## BEGIN
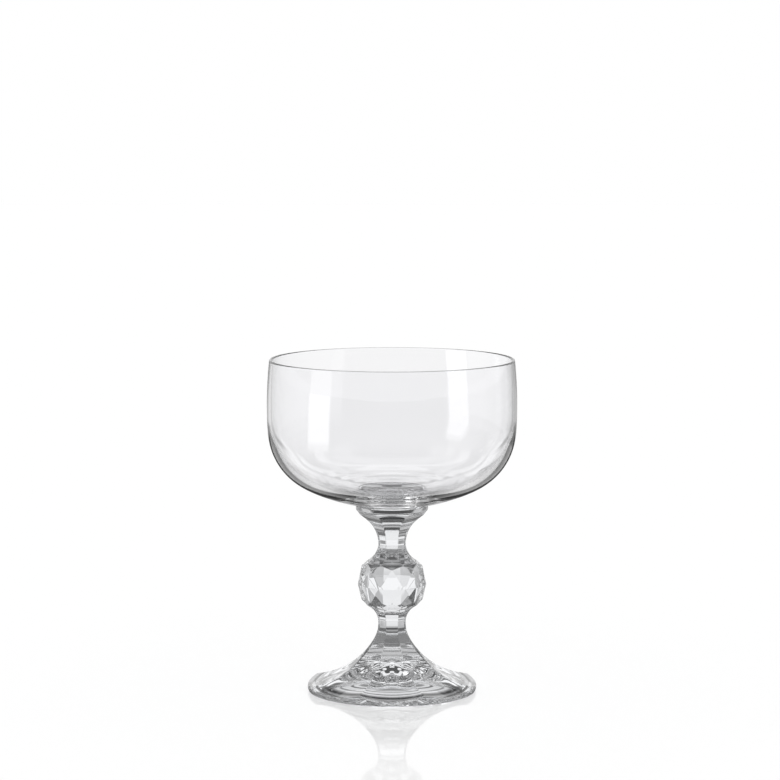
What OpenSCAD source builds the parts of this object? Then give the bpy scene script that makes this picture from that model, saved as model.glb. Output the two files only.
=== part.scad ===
// Coupe glass with a pressed, eight-sided stem. Millimetres, +Z up.
// The origin is on the table, in the middle of the foot.
// A blown bowl stands on a round collar. Below it the stem narrows to a waist, swells into a
// knop of eight diamonds, narrows again and flares out into a foot with eight faces.
// The pieces are fused, so each one meets the next face to face on a level plane.

/* [Overall] */
// Height of the glass from the table to the rim
glass_h = 133; // [129:0.5:139]

/* [Bowl] */
// Widest diameter of the bowl
bowl_d = 99.4; // [96:0.2:104]
// How far below the rim the bowl is widest
widest_drop = 18.75; // [15:0.25:22]
// Radius of the side wall's slight barrel curve, in section
side_r = 174; // [140:1:260]
// Radius of the turn from the side wall to the floor
corner_r = 26; // [24.5:0.5:27.5]
// Radius of the floor's curve on the outside
floor_r = 80; // [74:1:88]
// Thickness of the glass at the rim
rim_wall = 1.1; // [0.8:0.05:1.25]
// Thickness of the glass where the bowl is widest
side_wall = 1.26; // [1.26:0.02:1.6]
// Radius of the turn from side wall to floor on the inside
corner_in_r = 26; // [25:0.2:26.6]
// Radius of the floor's curve on the inside
floor_in_r = 90; // [84:1:96]
// Thickness of the glass in the middle of the floor
floor_wall = 3.6; // [3.2:0.1:4.4]
// Diameter of the flat pad that the bowl is fused on by
pad_d = 27.4; // [25:0.2:27.5]

/* [Collar] */
// Height of the collar's underside above the table
collar_z = 72.4; // [71:0.1:74]
// Diameter of the collar
collar_d = 28.7; // [28.7:0.1:31]
// Thickness of the collar
collar_t = 2.5; // [2.1:0.1:3.4]
// Rounding of the collar's upper edge
collar_top_round = 0.6; // [0.3:0.05:0.6]
// Rounding of the collar's lower edge
collar_low_round = 0.8; // [0.5:0.1:1]

/* [Upper stem] */
// Width of the upper waist across two opposite faces
upper_waist_w = 10.86; // [10:0.02:12]
// Height of the upper waist above the table
upper_waist_z = 59.05; // [58.2:0.05:60]
// Radius of the flare from the waist up to the collar
collar_flare_r = 13.7; // [12:0.1:15]
// Slope of that flare where it runs out straight, from upright
collar_flare_turn = 51; // [46:0.5:54]
// Radius of the flare where the waist starts to open down to the knop
shoulder_r = 8.2; // [7:0.1:9]
// Slope reached by that radius, from upright
shoulder_turn = 46; // [40:0.5:50]
// Radius of the flare next to the knop
shoulder_out_r = 13.8; // [11:0.1:16]
// Slope of the flare where it meets the knop, from upright
shoulder_out_turn = 60; // [56:0.5:62]

/* [Knop] */
// Height of the knop's girth, the middle of its diamonds, above the table
knop_z = 42.6; // [42:0.1:43.2]
// Width of the knop over the raised middles of two opposite diamonds
knop_d = 27.26; // [27.1:0.02:28]
// Width of the knop over the side corners of the diamonds
knop_side_d = 26.8; // [26.5:0.1:27]
// Height of the diamonds' upper half
knop_up = 7.6; // [7.5:0.1:7.7]
// Height of the diamonds' lower half
knop_down = 6.6; // [6.4:0.1:6.7]
// Width of the knop over the diamonds' top corners
knop_top_d = 24.2; // [24:0.1:24.6]
// Width of the knop over the diamonds' bottom corners
knop_low_d = 24.2; // [24:0.1:24.6]
// How far above the diamonds the knop meets the upper stem
knop_over = 1.7; // [1.6:0.1:2]
// How far below the diamonds the knop meets the lower stem
knop_under = 1.8; // [1.7:0.1:2.1]

/* [Lower stem] */
// Width of the lower waist across two opposite faces
lower_waist_w = 11; // [10:0.1:12]
// Height of the lower waist above the table
lower_waist_z = 27.2; // [26.4:0.1:27.6]
// Height of the upright stretch at the lower waist
lower_waist_h = 1.2; // [0.4:0.1:2]
// Radius of the flare from the waist up to the knop
cup_r = 7.4; // [6.6:0.1:8]
// Slope of that flare where it runs out straight, from upright
cup_turn = 54; // [50:0.5:56]
// Radius of the flare where the waist starts to open down to the foot
ankle_r = 14.1; // [13:0.1:15]
// Slope reached by that radius, from upright
ankle_turn = 29; // [25:0.5:33]

/* [Foot] */
// Diameter of the foot
foot_d = 67.5; // [64:0.5:70]
// Height above the table where the foot meets the lower stem
foot_join_z = 14; // [12:0.5:16]
// Radius of the long sweep of the foot's faces
sweep_r = 32.4; // [31:0.1:34]
// Slope of the faces where they run out straight to the edge, from upright
sweep_turn = 75.2; // [74:0.2:76.4]
// Radius of the rounded outer edge, in section
edge_r = 3; // [2.4:0.1:4]
// Height of the edge's widest ring above the table
edge_z = 1.55; // [1.2:0.05:1.8]
// Diameter of the hollow under the foot
hollow_d = 60.4; // [50:0.2:62]
// Height of the hollow under the foot
hollow_h = 7; // [5:0.1:8]

/* [Hidden] */
$fn = 180;

// The stem is eight-sided, with one face to the front
sides = 8;
face_turn = 360 / sides;
half_turn = face_turn / 2;
// Chords that stand for one arc of a section
arc_steps = 12;

// Levels at which the pieces meet
bowl_z = collar_z + collar_t;
knop_top_z = knop_z + knop_up + knop_over;
knop_low_z = knop_z - knop_down - knop_under;
// What cuts the stem reaches past the foot's edge, the widest thing that it cuts
reach = foot_d;

// Points of an arc about the middle m, from one direction to another
function arc(m, r, from, to) =
    [for (i = [0:arc_steps]) let (t = from + (to - from) * i / arc_steps) m + r * [cos(t), sin(t)]];

// All points but the last, where the next arc starts with it
function but_last(points) = [for (i = [0:len(points) - 2]) points[i]];

function reverse(points) = [for (i = [len(points) - 1:-1:0]) points[i]];

function direction(from, to) = atan2(to[1] - from[1], to[0] - from[0]);

// Middle of a circle of radius r that touches two larger circles from the inside
function touching(c1, r1, c3, r3, r) =
    let (gap = norm(c3 - c1), u = (c3 - c1) / gap,
         a = (pow(r1 - r, 2) - pow(r3 - r, 2) + gap * gap) / (2 * gap),
         b = sqrt(pow(r1 - r, 2) - a * a))
    c1 + a * u + b * [u[1], -u[0]];

// A bowl surface in section, from the level top down: a side arc that is widest, w out, at the
// level wide, then a corner arc, then a floor arc that would be lowest on the axis, at the level
// low. It ends end_w out from the axis.
function bowl_line(w, wide, side, corner, low, floor, top, end_w) =
    let (side_mid = [w - side, wide],
         floor_mid = [0, low + floor],
         corner_mid = touching(side_mid, side, floor_mid, floor, corner),
         side_end = direction(side_mid, corner_mid),
         corner_end = direction(floor_mid, corner_mid))
    concat(but_last(arc(side_mid, side, asin((top - wide) / side), side_end)),
           but_last(arc(corner_mid, corner, side_end, corner_end)),
           arc(floor_mid, floor, corner_end, -acos(end_w / floor)));

// A stem surface in section that starts upright at a point and opens outwards, up or down.
// Each arc is its radius and the slope that it turns to, and the end runs straight to reach.
function flare_line(p, up, arcs, i = 0, t = 0) =
    i == len(arcs)
    ? [p, p + reach * [sin(t), up * cos(t)]]
    : let (r = arcs[i][0], turn = arcs[i][1], m = p + r * [cos(t), -up * sin(t)],
           points = arc(m, r, 180 - up * t, 180 - up * turn))
      concat(but_last(points), flare_line(points[arc_steps], up, arcs, i + 1, turn));

// Flare lines above and below the upper waist
function collar_flare() =
    flare_line([upper_waist_w / 2, upper_waist_z], 1, [[collar_flare_r, collar_flare_turn]]);
function shoulder_flare() =
    flare_line([upper_waist_w / 2, upper_waist_z], -1,
               [[shoulder_r, shoulder_turn], [shoulder_out_r, shoulder_out_turn]]);

// Flare lines above and below the lower waist
function cup_flare() =
    flare_line([lower_waist_w / 2, lower_waist_z + lower_waist_h / 2], 1, [[cup_r, cup_turn]]);
function ankle_flare() =
    flare_line([lower_waist_w / 2, lower_waist_z - lower_waist_h / 2], -1,
               [[ankle_r, ankle_turn], [sweep_r, sweep_turn]]);

// Cuts eight flat faces outside a line in section, given from the bottom up
module cut_faces(line) {
    far = reach * 2;
    for (i = [0:sides - 1])
        rotate([90, 0, i * face_turn])
            linear_extrude(reach * 2, center = true)
                polygon(concat([[far, line[0][1]]], line, [[far, line[len(line) - 1][1]]]));
}

// A round blank between two levels
module blank(low, high, r) {
    translate([0, 0, low])
        cylinder(high - low, r, r);
}

module bowl() {
    widest_z = glass_h - widest_drop;
    rim_r = rim_wall / 2;
    lip_z = glass_h - rim_r;
    drop = lip_z - widest_z;
    outer_r = bowl_d / 2;
    outer_low = bowl_z - (floor_r - sqrt(floor_r * floor_r - pow(pad_d / 2, 2)));
    outer_in = side_r - sqrt(side_r * side_r - drop * drop);
    inner_in = outer_in + rim_wall - side_wall;
    inner_side_r = (drop * drop + inner_in * inner_in) / (2 * inner_in);
    outside = bowl_line(outer_r, widest_z, side_r, corner_r, outer_low, floor_r, lip_z, pad_d / 2);
    inside = bowl_line(outer_r - side_wall, widest_z, inner_side_r, corner_in_r,
                       outer_low + floor_wall, floor_in_r, lip_z, 0);
    rim = arc([outside[0][0] - rim_r, lip_z], rim_r, 180, 0);
    color("gainsboro", 0.5)
        rotate_extrude()
            polygon(concat(but_last(rim), outside, [[0, bowl_z]], but_last(reverse(inside))));
}

module collar() {
    r = collar_d / 2;
    low_edge = arc([r - collar_low_round, collar_z + collar_low_round], collar_low_round, -90, 0);
    top_edge = arc([r - collar_top_round, bowl_z - collar_top_round], collar_top_round, 0, 90);
    color("lightgray", 0.6)
        rotate_extrude()
            polygon(concat([[0, collar_z]], low_edge, top_edge, [[0, bowl_z]]));
}

module upper_stem() {
    color("whitesmoke", 0.6)
        difference() {
            blank(knop_top_z, collar_z, collar_d / 2 - collar_low_round);
            cut_faces(concat(reverse(shoulder_flare()), collar_flare()));
        }
}

// Eight points round the axis on a circle of diameter d, from the azimuth start
function ring(d, z, start) =
    [for (i = [0:sides - 1]) [d / 2 * cos(start + i * face_turn), d / 2 * sin(start + i * face_turn), z]];

// Width over the corners where the planes of the knop's outer triangles reach another level.
// Each plane holds two corners of width corner_d, corner_h away from the side corners.
function triangle_d(corner_d, corner_h, over) =
    let (middle_d = corner_d * cos(half_turn))
    (middle_d + (middle_d - knop_side_d) * over / corner_h) / cos(half_turn);

// The knop before its necks are cut: eight raised diamonds with triangles above and below
module knop_stone() {
    points = concat(
        ring(triangle_d(knop_top_d, knop_up, knop_over), knop_top_z, 0),
        ring(knop_top_d, knop_z + knop_up, 0),
        ring(knop_d, knop_z, 0),
        ring(knop_side_d, knop_z, half_turn),
        ring(knop_low_d, knop_z - knop_down, 0),
        ring(triangle_d(knop_low_d, knop_down, knop_under), knop_low_z, 0));
    faces = concat(
        [[for (i = [sides - 1:-1:0]) i]],
        [for (i = [0:sides - 1]) let (j = (i + 1) % sides) each [
            [i, j, sides + j, 3 * sides + i, sides + i],
            [sides + i, 3 * sides + i, 2 * sides + i],
            [sides + j, 2 * sides + j, 3 * sides + i],
            [2 * sides + i, 3 * sides + i, 4 * sides + i],
            [2 * sides + j, 4 * sides + j, 3 * sides + i],
            [5 * sides + i, 4 * sides + i, 3 * sides + i, 4 * sides + j, 5 * sides + j]]],
        [[for (i = [0:sides - 1]) 5 * sides + i]]);
    polyhedron(points, faces);
}

module knop() {
    color("aliceblue", 0.6)
        difference() {
            knop_stone();
            cut_faces(reverse(shoulder_flare()));
            cut_faces(cup_flare());
        }
}

module lower_stem() {
    color("whitesmoke", 0.6)
        difference() {
            blank(foot_join_z, knop_low_z, foot_d / 2);
            cut_faces(concat(reverse(ankle_flare()), cup_flare()));
        }
}

module foot() {
    edge_mid = [foot_d / 2 - edge_r, edge_z];
    edge = arc(edge_mid, edge_r, -asin(edge_z / edge_r), 90);
    hollow_r = (pow(hollow_d / 2, 2) + hollow_h * hollow_h) / (2 * hollow_h);
    color("gainsboro", 0.6)
        difference() {
            rotate_extrude()
                polygon(concat([[0, 0]], edge, [[edge_mid[0], foot_join_z], [0, foot_join_z]]));
            cut_faces(reverse(ankle_flare()));
            translate([0, 0, hollow_h - hollow_r])
                sphere(hollow_r);
        }
}

bowl();
collar();
upper_stem();
knop();
lower_stem();
foot();
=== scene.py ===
"""Looks of a coupe glass: a blown bowl on a pressed, eight-sided stem and foot.

Every piece stands for one CAD node and keeps its place. Sizes of the glass are in millimetres,
with the origin on the table in the middle of the foot and one flat face of the stem to the front.
"""

import logging
import math
from collections.abc import Callable, Sequence
from dataclasses import dataclass, replace
from enum import Enum
from functools import partial

import bpy
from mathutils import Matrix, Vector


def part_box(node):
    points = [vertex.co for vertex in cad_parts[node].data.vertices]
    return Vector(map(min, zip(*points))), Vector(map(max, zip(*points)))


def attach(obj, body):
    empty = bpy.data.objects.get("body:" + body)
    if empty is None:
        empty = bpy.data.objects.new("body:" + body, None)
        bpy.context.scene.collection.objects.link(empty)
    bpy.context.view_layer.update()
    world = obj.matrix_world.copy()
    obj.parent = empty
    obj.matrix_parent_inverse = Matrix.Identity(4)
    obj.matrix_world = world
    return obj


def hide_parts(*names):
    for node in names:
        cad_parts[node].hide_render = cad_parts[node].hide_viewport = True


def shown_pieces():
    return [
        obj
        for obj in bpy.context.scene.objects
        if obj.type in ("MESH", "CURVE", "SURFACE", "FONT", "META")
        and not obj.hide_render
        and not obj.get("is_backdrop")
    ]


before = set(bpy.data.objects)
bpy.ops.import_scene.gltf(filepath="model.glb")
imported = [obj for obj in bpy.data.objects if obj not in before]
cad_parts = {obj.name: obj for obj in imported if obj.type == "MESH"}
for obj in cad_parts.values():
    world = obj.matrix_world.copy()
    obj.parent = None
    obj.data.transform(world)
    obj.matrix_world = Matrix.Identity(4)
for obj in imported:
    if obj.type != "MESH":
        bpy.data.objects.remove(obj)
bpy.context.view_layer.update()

MM = 0.001
SIDES = 8
FACE_TURN = math.tau / SIDES
HALF_TURN = FACE_TURN / 2
HALVINGS = 48  # How often a search halves its range, past the last bit that counts.
SAMPLES = 400  # Short stretches in which the length of a flare is summed up.
HAIR = 0.001  # A length, in millimetres, that is too short to show.
NEAR = (0.0, 0.25, 0.55, 1.0)  # Where the close values lie in a guard, as shares of its width.
ONCE = 0.5  # A threshold between no bounce of light and one.
log = logging.getLogger("coupe")

Point = tuple[float, float]


def linear(code: str) -> tuple[float, float, float, float]:
    """Turns an sRGB hex colour into linear light.

    Args:
        code: The colour as "#rrggbb".

    Returns:
        Red, green, blue and a full alpha.
    """
    parts = [int(code[i : i + 2], 16) / 255 for i in (1, 3, 5)]
    light = [c / 12.92 if c <= 0.04045 else ((c + 0.055) / 1.055) ** 2.4 for c in parts]
    return light[0], light[1], light[2], 1.0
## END
§ CHALLENGE
Repeat word for word the stretch of lines from the one with "cut_faces(reverse(shoulder_flare()));" down to the one with "bpy.context.scene.collection.objects.link(empty)", both included.

§ TASK SOLUTION
            cut_faces(reverse(shoulder_flare()));
            cut_faces(cup_flare());
        }
}

module lower_stem() {
    color("whitesmoke", 0.6)
        difference() {
            blank(foot_join_z, knop_low_z, foot_d / 2);
            cut_faces(concat(reverse(ankle_flare()), cup_flare()));
        }
}

module foot() {
    edge_mid = [foot_d / 2 - edge_r, edge_z];
    edge = arc(edge_mid, edge_r, -asin(edge_z / edge_r), 90);
    hollow_r = (pow(hollow_d / 2, 2) + hollow_h * hollow_h) / (2 * hollow_h);
    color("gainsboro", 0.6)
        difference() {
            rotate_extrude()
                polygon(concat([[0, 0]], edge, [[edge_mid[0], foot_join_z], [0, foot_join_z]]));
            cut_faces(reverse(ankle_flare()));
            translate([0, 0, hollow_h - hollow_r])
                sphere(hollow_r);
        }
}

bowl();
collar();
upper_stem();
knop();
lower_stem();
foot();
=== scene.py ===
"""Looks of a coupe glass: a blown bowl on a pressed, eight-sided stem and foot.

Every piece stands for one CAD node and keeps its place. Sizes of the glass are in millimetres,
with the origin on the table in the middle of the foot and one flat face of the stem to the front.
"""

import logging
import math
from collections.abc import Callable, Sequence
from dataclasses import dataclass, replace
from enum import Enum
from functools import partial

import bpy
from mathutils import Matrix, Vector


def part_box(node):
    points = [vertex.co for vertex in cad_parts[node].data.vertices]
    return Vector(map(min, zip(*points))), Vector(map(max, zip(*points)))


def attach(obj, body):
    empty = bpy.data.objects.get("body:" + body)
    if empty is None:
        empty = bpy.data.objects.new("body:" + body, None)
        bpy.context.scene.collection.objects.link(empty)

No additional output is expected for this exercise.